Achieving enhanced strength retention at elevated temperatures in ultrafine-fibrous interconnected Al–Ce–Ni eutectic alloy solidified under super-gravity field

Abstract

Super-gravity field was reported to strongly intensify the buoyancy-driven flow of liquid during solidification, affecting the solute convection and morphology of eutectic structure in binary alloys. In ternary eutectic alloys, certain two-phase regions with a coarse structure can usually be detected concurrently along with three-phase eutectics, leading to the formation of heterogeneous structure with limited ductility. Currently, Al–Ce–Ni ternary eutectic alloy was chosen as a modal system, which was reported for the first time to be solidified under super-gravity field with high volume fraction of three-phase eutectics.

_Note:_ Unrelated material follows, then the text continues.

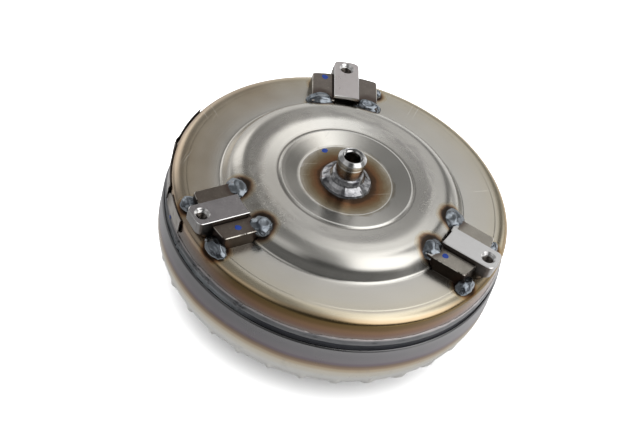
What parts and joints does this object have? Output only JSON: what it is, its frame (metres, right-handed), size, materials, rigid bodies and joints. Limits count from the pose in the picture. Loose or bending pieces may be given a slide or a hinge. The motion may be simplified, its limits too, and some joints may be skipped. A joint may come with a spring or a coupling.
{
  "type": "torque converter",
  "caption": "Automatic-transmission torque converter: welded housing with pilot and drive lugs, impeller, turbine, stator on a one-way clutch, and lock-up clutch with damper.",
  "frame": {"origin": "centre of the impeller hub's end face, on the shaft axis, where the object stands", "axes": "+Z along the shaft axis towards the engine-side pilot; +X and +Y across it, with a drive lug 18.6 degrees below +X"},
  "size_m": [0.267, 0.267, 0.1482],
  "materials": {
    "pressed_steel": "drawn sheet steel, satin, straw and blue heat tint beside the welds",
    "machined_steel": "turned or milled, bright",
    "weld_metal": "rippled weld bead, dark blue-grey",
    "blade_steel": "brazed sheet steel, satin, faint straw tint",
    "dark_steel": "phosphated, matt",
    "roller_steel": "ground and polished",
    "spring_steel": "oil-tempered wire",
    "cast_aluminium": "die cast",
    "friction_paper": "paper friction facing, matt",
    "bronze": "sintered, satin",
    "black_ptfe": "filled PTFE, matt"
  },
  "bodies": {
    "housing": {"front_cover": "pressed_steel", "pilot_hub": "machined_steel", "pilot_weld": "weld_metal", "drive_lug_1": "machined_steel", "drive_lug_2": "machined_steel", "drive_lug_3": "machined_steel", "balance_weight_1": "pressed_steel", "balance_weight_2": "pressed_steel", "balance_weight_3": "pressed_steel", "closure_weld": "weld_metal", "impeller_shell": "pressed_steel", "impeller_blades": "blade_steel", "impeller_hub": "machined_steel", "hub_weld": "weld_metal", "impeller_bearing_race": "machined_steel"},
    "turbine": {"turbine_shell": "blade_steel", "turbine_blades": "blade_steel", "turbine_hub": "machined_steel", "damper_drive_ring": "dark_steel", "cover_thrust_washer": "bronze", "turbine_bearing_race": "machined_steel", "turbine_rivet_1": "dark_steel", "turbine_rivet_2": "dark_steel", "turbine_rivet_3": "dark_steel", "turbine_rivet_4": "dark_steel", "turbine_rivet_5": "dark_steel", "turbine_rivet_6": "dark_steel"},
    "piston_seal": {"piston_seal_ring": "black_ptfe"},
    "lockup_clutch": {"lockup_piston": "dark_steel", "friction_lining": "friction_paper", "spring_retainer": "dark_steel", "damper_spring_1": "spring_steel", "damper_spring_2": "spring_steel", "damper_spring_3": "spring_steel", "damper_spring_4": "spring_steel", "damper_spring_5": "spring_steel", "damper_spring_6": "spring_steel"},
    "stator": {"stator_wheel": "cast_aluminium", "clutch_outer_race": "dark_steel", "clutch_cap_turbine_side": "bronze", "clutch_cap_impeller_side": "bronze", "clutch_roller_1": "roller_steel", "clutch_roller_2": "roller_steel", "clutch_roller_3": "roller_steel", "clutch_roller_4": "roller_steel", "clutch_roller_5": "roller_steel", "clutch_roller_6": "roller_steel", "clutch_roller_7": "roller_steel", "clutch_roller_8": "roller_steel"},
    "inner_race": {"clutch_inner_race": "machined_steel"},
    "turbine_needles": {"turbine_bearing_cage": "bronze"},
    "impeller_needles": {"impeller_bearing_cage": "bronze"}
  },
  "joints": [
    {"name": "turbine_spin", "type": "hinge", "parent": "housing", "child": "turbine", "pos_m": [0, 0, 0.09], "axis": [0, 0, 1], "continuous": true},
    {"name": "damper_twist", "type": "hinge", "parent": "turbine", "child": "piston_seal", "pos_m": [0, 0, 0.1078], "axis": [0, 0, 1], "range_deg": [-7, 7], "deforming": ["damper_spring_1", "damper_spring_2", "damper_spring_3", "damper_spring_4", "damper_spring_5", "damper_spring_6"]},
    {"name": "piston_apply", "type": "slide", "parent": "piston_seal", "child": "lockup_clutch", "axis": [0, 0, 1], "range_m": [0, 0.0009]},
    {"name": "stator_spin", "type": "hinge", "parent": "housing", "child": "stator", "pos_m": [0, 0, 0.059], "axis": [0, 0, 1], "continuous": true},
    {"name": "inner_race_spin", "type": "hinge", "parent": "housing", "child": "inner_race", "pos_m": [0, 0, 0.059], "axis": [0, 0, 1], "continuous": true},
    {"name": "turbine_needles_spin", "type": "hinge", "parent": "housing", "child": "turbine_needles", "pos_m": [0, 0, 0.07], "axis": [0, 0, 1], "continuous": true},
    {"name": "impeller_needles_spin", "type": "hinge", "parent": "housing", "child": "impeller_needles", "pos_m": [0, 0, 0.048], "axis": [0, 0, 1], "continuous": true}
  ],
  "couplings": [
    {"joint": "turbine_needles_spin", "follows": "turbine_spin", "ratio": 0.5},
    {"joint": "impeller_needles_spin", "follows": "stator_spin", "ratio": 0.5}
  ]
}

Meanwhile, the formation of ultrafine-fibrous interconnected Al11Ce3–Al3Ni eutectic clusters with more “chains” and higher spatial connectivity was detected mainly due to the relatively higher nucleation rate. The high volume fraction and refinement of interconnected Al11Ce3–Al3Ni eutectic clusters with excellent thermal stability could contribute to enhancement of ductility and tensile strength at elevated-temperature. Interestingly, the strength retention at 300 °C and 400 °C were able to reach up to ∼68.1 % and ∼33.2 %, respectively.